WHAT NEEDS TO BE DONE
Quote exactly, and only, the lines from the one with "Reconstruct the object" down to the one with "wasm.setup();", both included.

SUPPLIED DATA
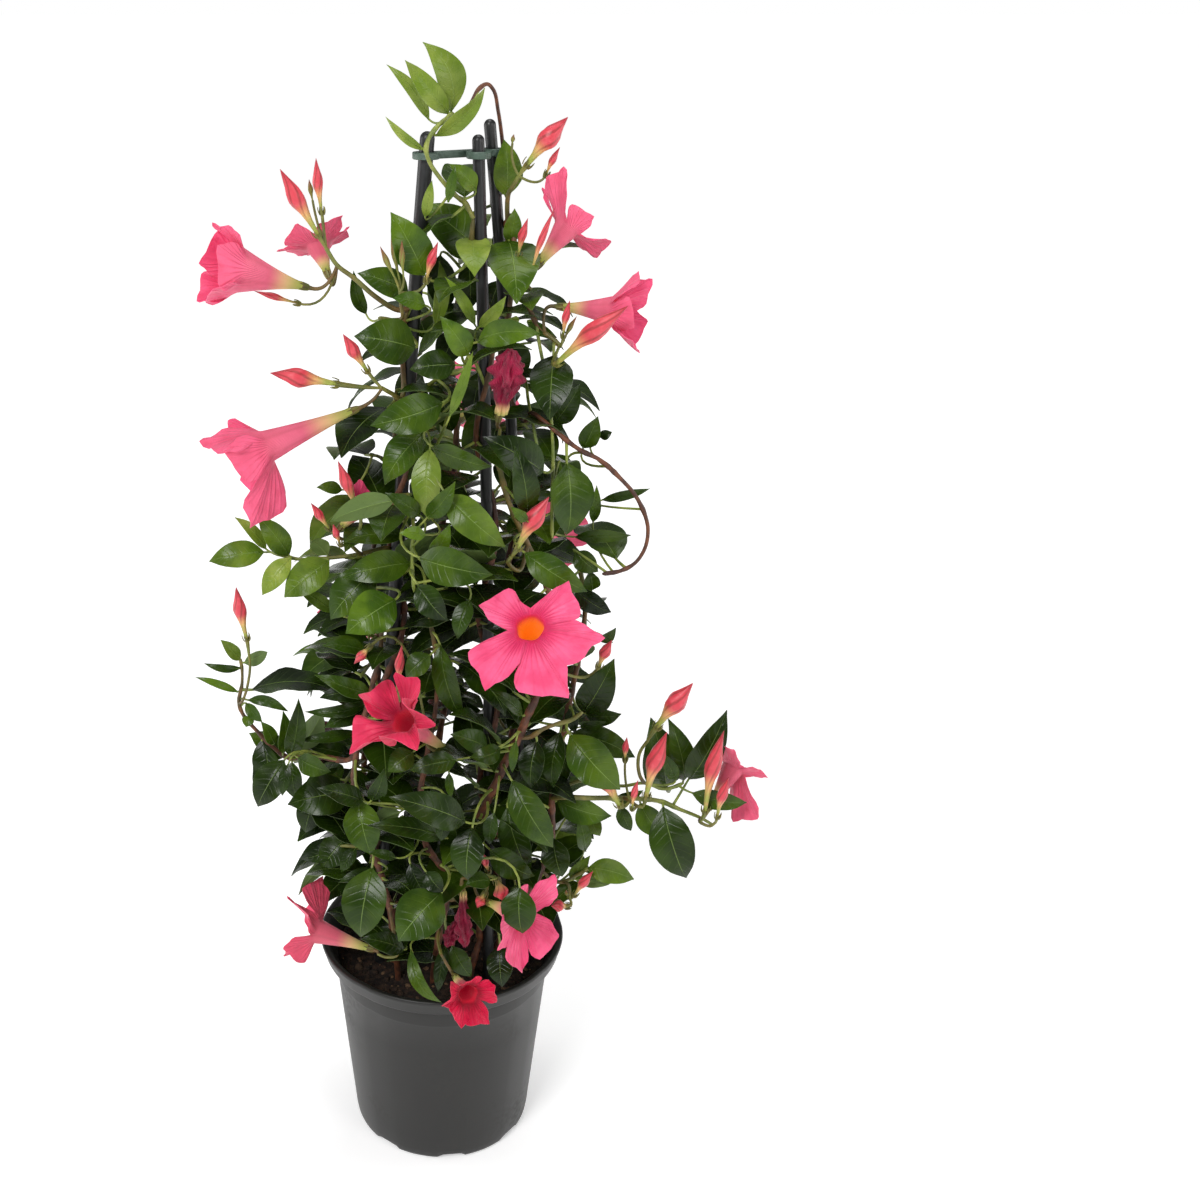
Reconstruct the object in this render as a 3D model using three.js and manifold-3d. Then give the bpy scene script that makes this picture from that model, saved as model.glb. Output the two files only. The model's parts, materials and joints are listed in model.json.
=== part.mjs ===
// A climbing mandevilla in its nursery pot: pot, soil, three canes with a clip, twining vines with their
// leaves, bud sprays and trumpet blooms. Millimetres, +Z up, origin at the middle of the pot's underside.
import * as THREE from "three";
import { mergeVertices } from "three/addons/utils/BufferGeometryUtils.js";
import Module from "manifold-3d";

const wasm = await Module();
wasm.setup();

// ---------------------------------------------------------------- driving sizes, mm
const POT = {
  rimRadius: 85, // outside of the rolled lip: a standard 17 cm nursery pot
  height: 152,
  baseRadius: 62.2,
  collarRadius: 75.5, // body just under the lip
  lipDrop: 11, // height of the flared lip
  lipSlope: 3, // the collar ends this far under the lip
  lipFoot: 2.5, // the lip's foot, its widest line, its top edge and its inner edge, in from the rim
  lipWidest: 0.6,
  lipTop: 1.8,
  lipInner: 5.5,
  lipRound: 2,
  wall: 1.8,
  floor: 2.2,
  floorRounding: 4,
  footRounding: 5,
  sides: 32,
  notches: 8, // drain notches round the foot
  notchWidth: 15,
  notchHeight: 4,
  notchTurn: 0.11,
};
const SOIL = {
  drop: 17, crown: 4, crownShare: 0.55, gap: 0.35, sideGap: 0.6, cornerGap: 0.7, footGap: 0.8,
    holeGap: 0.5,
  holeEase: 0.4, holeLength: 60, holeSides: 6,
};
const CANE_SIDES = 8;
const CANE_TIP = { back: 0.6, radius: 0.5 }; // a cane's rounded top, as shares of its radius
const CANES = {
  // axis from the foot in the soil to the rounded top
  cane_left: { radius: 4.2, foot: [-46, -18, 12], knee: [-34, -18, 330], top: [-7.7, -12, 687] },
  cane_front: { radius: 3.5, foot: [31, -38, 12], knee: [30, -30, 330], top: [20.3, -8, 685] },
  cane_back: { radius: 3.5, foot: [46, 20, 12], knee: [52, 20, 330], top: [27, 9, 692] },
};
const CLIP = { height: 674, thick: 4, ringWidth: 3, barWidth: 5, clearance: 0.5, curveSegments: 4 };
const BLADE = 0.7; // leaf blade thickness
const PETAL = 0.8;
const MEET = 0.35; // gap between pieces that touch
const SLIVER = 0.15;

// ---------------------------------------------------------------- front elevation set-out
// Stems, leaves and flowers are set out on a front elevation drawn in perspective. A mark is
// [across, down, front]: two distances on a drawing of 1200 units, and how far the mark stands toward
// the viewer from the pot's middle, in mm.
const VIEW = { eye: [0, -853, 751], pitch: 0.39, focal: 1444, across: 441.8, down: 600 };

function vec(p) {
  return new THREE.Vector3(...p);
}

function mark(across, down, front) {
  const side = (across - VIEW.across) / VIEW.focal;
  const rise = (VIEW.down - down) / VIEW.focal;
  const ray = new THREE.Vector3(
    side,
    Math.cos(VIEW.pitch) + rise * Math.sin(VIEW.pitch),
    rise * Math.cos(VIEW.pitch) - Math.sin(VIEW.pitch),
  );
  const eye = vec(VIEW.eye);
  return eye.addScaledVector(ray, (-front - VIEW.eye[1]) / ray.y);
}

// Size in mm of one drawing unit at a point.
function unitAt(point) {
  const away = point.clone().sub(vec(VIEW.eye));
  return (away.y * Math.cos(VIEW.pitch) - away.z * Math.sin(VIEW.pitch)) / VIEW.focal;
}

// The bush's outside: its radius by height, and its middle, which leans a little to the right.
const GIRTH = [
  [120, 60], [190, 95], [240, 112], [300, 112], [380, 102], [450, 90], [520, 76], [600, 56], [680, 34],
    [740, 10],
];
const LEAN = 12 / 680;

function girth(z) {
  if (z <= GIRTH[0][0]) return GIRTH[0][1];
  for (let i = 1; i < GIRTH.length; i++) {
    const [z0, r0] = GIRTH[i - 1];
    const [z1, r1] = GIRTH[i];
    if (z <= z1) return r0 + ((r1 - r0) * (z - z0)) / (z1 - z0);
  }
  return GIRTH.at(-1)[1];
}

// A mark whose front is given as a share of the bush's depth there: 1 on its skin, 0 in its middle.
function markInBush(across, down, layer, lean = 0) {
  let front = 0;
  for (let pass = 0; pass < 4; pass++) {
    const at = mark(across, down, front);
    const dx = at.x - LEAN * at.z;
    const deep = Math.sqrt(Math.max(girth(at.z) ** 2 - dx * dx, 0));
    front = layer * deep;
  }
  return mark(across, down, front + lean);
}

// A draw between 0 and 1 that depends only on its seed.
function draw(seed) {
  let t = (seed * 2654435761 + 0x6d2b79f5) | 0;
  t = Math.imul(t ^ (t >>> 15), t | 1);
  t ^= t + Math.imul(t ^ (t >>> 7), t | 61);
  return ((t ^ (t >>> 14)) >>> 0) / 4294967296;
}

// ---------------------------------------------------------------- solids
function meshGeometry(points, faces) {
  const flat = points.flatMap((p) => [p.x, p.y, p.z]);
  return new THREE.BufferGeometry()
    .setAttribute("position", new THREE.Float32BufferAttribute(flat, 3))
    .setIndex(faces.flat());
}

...

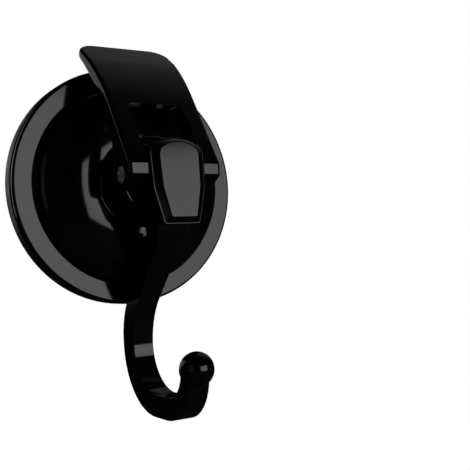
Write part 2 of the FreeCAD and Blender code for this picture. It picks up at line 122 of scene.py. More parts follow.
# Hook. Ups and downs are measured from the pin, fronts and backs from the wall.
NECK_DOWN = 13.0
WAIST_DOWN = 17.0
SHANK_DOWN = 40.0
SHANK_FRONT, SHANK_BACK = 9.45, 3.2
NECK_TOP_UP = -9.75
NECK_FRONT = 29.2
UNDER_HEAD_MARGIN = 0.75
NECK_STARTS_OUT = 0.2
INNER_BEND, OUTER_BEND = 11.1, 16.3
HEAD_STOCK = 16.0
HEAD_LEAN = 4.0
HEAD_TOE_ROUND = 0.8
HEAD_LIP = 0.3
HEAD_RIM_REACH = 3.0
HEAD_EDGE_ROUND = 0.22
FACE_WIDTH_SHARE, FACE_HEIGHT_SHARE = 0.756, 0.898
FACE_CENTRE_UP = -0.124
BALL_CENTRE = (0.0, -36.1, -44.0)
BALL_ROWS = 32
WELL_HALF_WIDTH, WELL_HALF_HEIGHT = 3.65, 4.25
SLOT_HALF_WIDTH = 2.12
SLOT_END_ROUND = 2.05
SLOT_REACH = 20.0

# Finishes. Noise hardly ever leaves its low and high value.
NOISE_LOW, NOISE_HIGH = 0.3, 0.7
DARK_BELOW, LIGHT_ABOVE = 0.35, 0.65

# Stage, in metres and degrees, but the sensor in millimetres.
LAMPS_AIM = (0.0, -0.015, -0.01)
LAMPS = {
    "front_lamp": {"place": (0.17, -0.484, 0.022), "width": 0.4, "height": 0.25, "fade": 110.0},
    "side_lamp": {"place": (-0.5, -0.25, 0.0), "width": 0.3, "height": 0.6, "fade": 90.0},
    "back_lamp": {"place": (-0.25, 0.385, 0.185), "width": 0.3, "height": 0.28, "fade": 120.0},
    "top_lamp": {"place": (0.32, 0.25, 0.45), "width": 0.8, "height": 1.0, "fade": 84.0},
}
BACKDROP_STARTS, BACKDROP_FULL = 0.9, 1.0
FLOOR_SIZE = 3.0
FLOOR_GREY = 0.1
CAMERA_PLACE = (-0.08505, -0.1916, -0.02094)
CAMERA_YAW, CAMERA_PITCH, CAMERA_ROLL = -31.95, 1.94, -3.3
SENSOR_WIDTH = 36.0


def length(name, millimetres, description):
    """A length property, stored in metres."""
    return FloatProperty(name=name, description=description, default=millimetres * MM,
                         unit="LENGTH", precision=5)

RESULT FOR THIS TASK
Reconstruct the object in this render as a 3D model using three.js and manifold-3d. Then give the bpy scene script that makes this picture from that model, saved as model.glb. Output the two files only. The model's parts, materials and joints are listed in model.json.
=== part.mjs ===
// A climbing mandevilla in its nursery pot: pot, soil, three canes with a clip, twining vines with their
// leaves, bud sprays and trumpet blooms. Millimetres, +Z up, origin at the middle of the pot's underside.
import * as THREE from "three";
import { mergeVertices } from "three/addons/utils/BufferGeometryUtils.js";
import Module from "manifold-3d";

const wasm = await Module();
wasm.setup();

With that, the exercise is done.